# Weee!!! I can't wait. New 3D movie



## Ciddian (Mar 15, 2006)

I watched this trailer in 3d and nearly pooped my jeans. 

I love owls.. :wub:


----------



## AquariAM (Jan 28, 2010)

Cool animation.

Am I the only one who hates 3d? Seriously? It gives me a head ache.
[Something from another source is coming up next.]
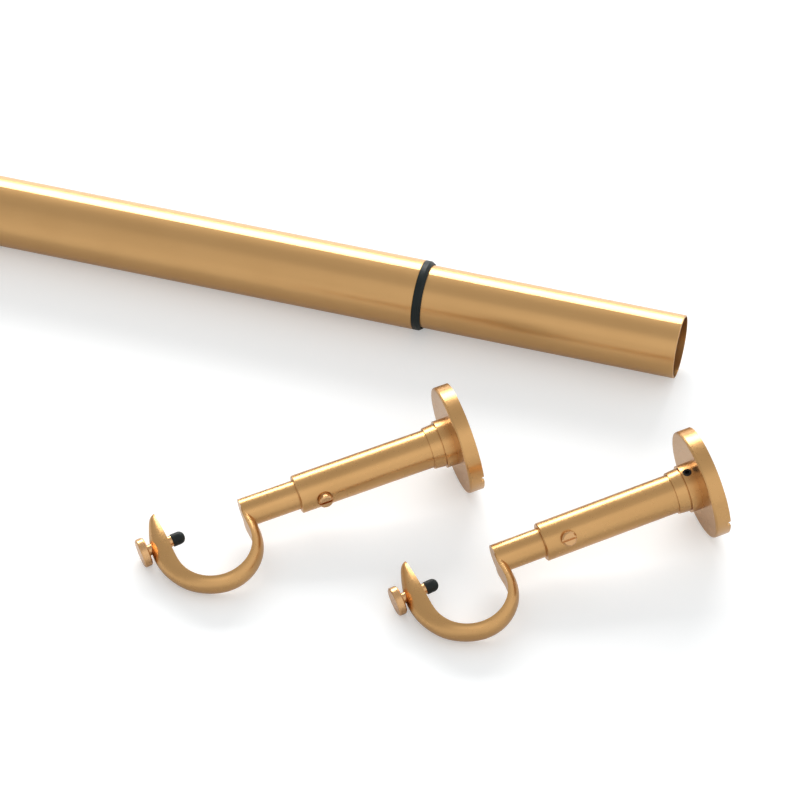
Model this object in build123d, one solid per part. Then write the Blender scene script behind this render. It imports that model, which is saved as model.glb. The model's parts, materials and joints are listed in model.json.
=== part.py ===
from build123d import *

import math
import os

# Telescoping rod, along X, with its open end at +X
outer_radius = 12.7
outer_wall = 0.6
outer_length = 660.0
inner_radius = 11.5
inner_wall = 0.6
inner_length = 640.0
shown_length = 93.0
tube_edge = 0.2

# Black bush in the mouth of the outer tube
collar_length = 3.0
collar_slope = 1.1
sleeve_length = 28.0

# Glide on the hidden end of the inner tube
glide_rim = 2.5
glide_spigot = 12.0
glide_wall = 1.2

# Clearances, each on the radius or along one axis
press_gap = 0.04
running_gap = 0.08
thread_gap = 0.05
hidden_gap = 0.3

# Bracket: wall plate and its screws, along X from the wall
plate_radius = 17.0
plate_thickness = 2.2
wall_hole_circle = 23.0
wall_hole_radius = 2.1
countersink_depth = 1.0
centre_screw_radius = 2.0
centre_screw_length = 8.5
centre_head_radius = 3.6
centre_head_height = 1.4

# Bracket: round cover with its rim, and the stepped collar on the post
cover_radius = 19.3
cover_depth = 5.4
cover_wall = 1.2
cover_edge = 0.7
notch_radius = 1.3
collar_step_radius = 8.45
collar_step_length = 3.9
collar_groove_width = 0.45
collar_groove_depth = 0.4
collar_ring_radius = 7.7
collar_ring_end_radius = 7.4
collar_ring_length = 3.8
grub_radius = 1.5
grub_socket_radius = 0.8
grub_socket_depth = 1.0

# Bracket: post, its plug and the screw that locks the stem
post_radius = 6.8
post_end = 62.0
post_edge = 0.35
plug_length = 8.0
stem_radius = 5.2
lock_from_mouth = 8.3
lock_shank_radius = 1.6
lock_head_radius = 2.6
lock_head_height = 2.6
lock_head_edge = 0.5
lock_seat_depth = 0.6
lock_slot_width = 0.9
lock_slot_depth = 1.1

# Bracket: stem and hook in one piece
stem_length = 58.0
stem_chamfer = 0.4
cradle_radius = 13.4
cradle_drop = 10.1
strap_width = 9.2
strap_thickness = 3.5
lip_thickness = 6.4
lip_lean = 4.0
lip_height = 22.8
tip_taper_length = 13.0
tip_end_share = 0.985
tip_power = 0.5
swell_start = 55.0

# Bracket: thumb screw through the lip, and its rubber tip
screw_height = 9.9
screw_shank_radius = 1.9
screw_spigot_radius = 1.3
screw_spigot_length = 2.6
screw_shown_inside = 1.5
screw_neck = 1.2
knob_radius = 5.1
knob_thickness = 2.8
knob_edge = 0.4
rubber_radius = 2.25
rubber_length = 4.6
rubber_dome = 2.1

# Where each bracket lies: wall centre from the rod's mouth, heading of its post, stem shown,
# turn of the lock screw and turn of the collar's grub screw about the post
BRACKETS = {
    "1": {"x": 34.9, "y": -68.6, "heading": 214.9, "stem_shown": 19.9, "lock_turn": 14.0, "grub_turn": 268.0},
    "2": {"x": 120.7, "y": -65.9, "heading": 216.0, "stem_shown": 17.0, "lock_turn": 43.0, "grub_turn": 95.0},
}

# Sizes that follow from the ones above
outer_bore = outer_radius - outer_wall
inner_bore = inner_radius - inner_wall
open_end = collar_length + shown_length
hidden_end = open_end - inner_length
post_bore = stem_radius + running_gap
collar_start = cover_depth
collar_ring_start = collar_start + collar_step_length + collar_groove_width
collar_end = collar_ring_start + collar_ring_length
grub_place = collar_start + collar_step_length / 2
lock_place = post_end - lock_from_mouth
lock_seat_radius = lock_head_radius + hidden_gap
lock_head_floor = post_radius - lock_seat_depth


def ring(outer, inner, start, end):
    """A plain ring about X between two stations."""
    length = end - start
    blank = Cylinder(outer, length) - Cylinder(inner, length)
    return Plane.YZ.offset((start + end) / 2).location * blank


def rod(radius, start, end):
    """A plain round bar about X between two stations."""
    return Plane.YZ.offset((start + end) / 2).location * Cylinder(radius, end - start)


def turned(points):
    """A solid turned about X from an outline of (station, radius) points."""
    outline = Polyline(*[(x, 0, r) for x, r in points], close=True)
    return revolve(make_face(outline), Axis.X)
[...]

I'm perfectly happy with my two dimensions of TV.

You have a 3DTV Cid??


----------



## Ciddian (Mar 15, 2006)

Actually the 3D is pretty darn hard on my eyes but I think it looks so neat. So watching a movie in 3d is usually asking for a headache. lol

No I don't have a 3d tv. lol Bob wants one thou D: I don't think I could handle tv like that.


----------



## Fish_Man (Apr 9, 2010)

the trailer is cool

we're gonna have so many channels in the future.. 2D TV, HD TV, 3D TV


----------



## AquariAM (Jan 28, 2010)

Fish_Man said:


> the trailer is cool
> 
> we're gonna have so many channels in the future.. 2D TV, HD TV, 3D TV


All showing dribble like Fear Factor


----------



## Darkblade48 (Jan 28, 2008)

AquariAM said:


> All showing *dribble *like Fear Factor


Did you mean drivel?


----------



## AquariAM (Jan 28, 2010)

Darkblade48 said:


> Did you mean drivel?


Apparently


----------